This is day 3 of my interview with Mike Mack. Mike is one of the long-time leaders in the groups movement and is one of the most prolific writers on the topic. Mike knows more about groups than almost anyone I know. This is one guy every one of us ought to be reading.
Check out what Mike has to say about why churches don’t always create community.
Rick: Mike, as you know, churches do not always create community even though that’s their target. What are the markers that a church may be gathering people but aren’t creating community?
Mike: I think the markers are the one another passages in the New Testament. I regularly ask groups (or ask our coaches to ask) questions such as,
- Are you encouraging one another … daily?
- Are you spurring one another on to love and good deeds?
- Are you accepting one another … just as Christ accepted you?
- Do you admonish one another when necessary?
- Do you honor one another above yourselves?
- Do you carry each other’s burdens?
- Do you confess your sins to one another (to at least one other person in the group) and pray for one another?
- Do you each use the spiritual gift you’ve received to serve others? (Is everyone sharing ownership in this group?)
Groups can assess themselves on these in an honest discussion. I developed a simple evaluation tool using the one anothers that you can download from here.
Rick: What are the elements of community every group must build into group life so that that group is experience true biblical community?

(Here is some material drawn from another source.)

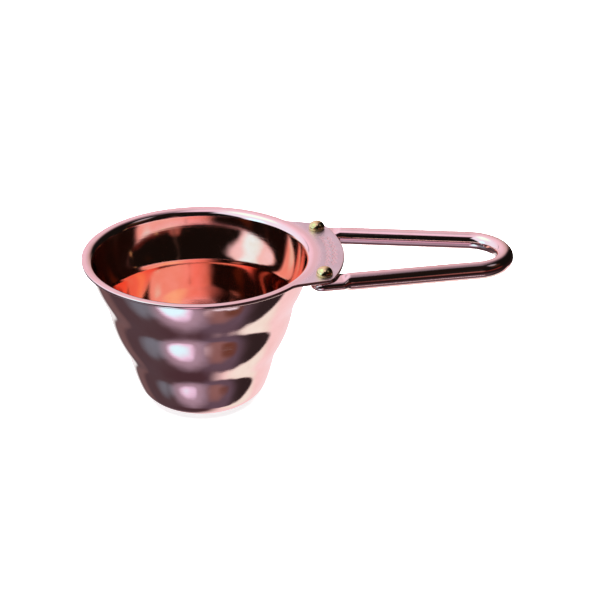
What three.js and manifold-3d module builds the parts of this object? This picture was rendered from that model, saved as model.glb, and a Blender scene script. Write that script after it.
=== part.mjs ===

Mike: Real community life is messy, as Heather Zempel has said. It can be fun and enjoyable, but it’s also sometimes hard and takes work. It takes GUTS to live in healthy, authentic, Christ-centered community. It must be:
- Genuine, marked by being authentic with one another, taking off the masks we wear everywhere else. Paul said we are to love one another with genuine affection (Ro. 12:10).
- Unconditional, meaning we love each other “anyway.” We accept one another and forgive each other unreservedly, treating one another with the same grace that God has extended to us.
- Tangible, in deeds not just words. We serve one another and take care of each other as brothers and sisters in Christ. When one person has a need, everyone else jumps in to help.
- Sacrificial, laying down our lives for our friends. We put their needs above our own, submitting to one another out of reverence for Christ.
All of this takes great commitment and is costly. It also sets us apart as the Christian community—the body of Christ—from the rest of the world.
Rick: A lot of the churches I work with aren’t experiencing true biblical community. They want to transition their groups from just being about Bible study or just being about friendship. They often ask, “How do I go about getting the groups that have been meeting for years to rethink and revisit how they do group?” What guidance would you give these groups point people?
Mike: I face the same thing as I work with churches. It’s not an either-or proposition, but both-and. I work with these churches to consider what makes their groups biblically healthy. All seven of the vital signs of a healthy group are essential, and they all work together to develop biblically functioning community where disciples are made, grow, and serve.
It begins with a group learning to put Christ—not their leader, themselves, their issues, or what they study—at the center. When a group meets in his presence, under his power, and for his purposes, they will naturally live out the other healthy patterns for a group. The other six vital signs are all built on this strong foundation.
Rick: Mike, I can’t thank you enough for spending this time with me. You have some incredible insights that shouldn’t be overlooked. I look forward to hearing more from you in the future.
Mike: Thanks, Rick. I appreciate you and your ministry. With you, I dream of a biblical small group within walking distance of every person on the planet making disciples that make disciples!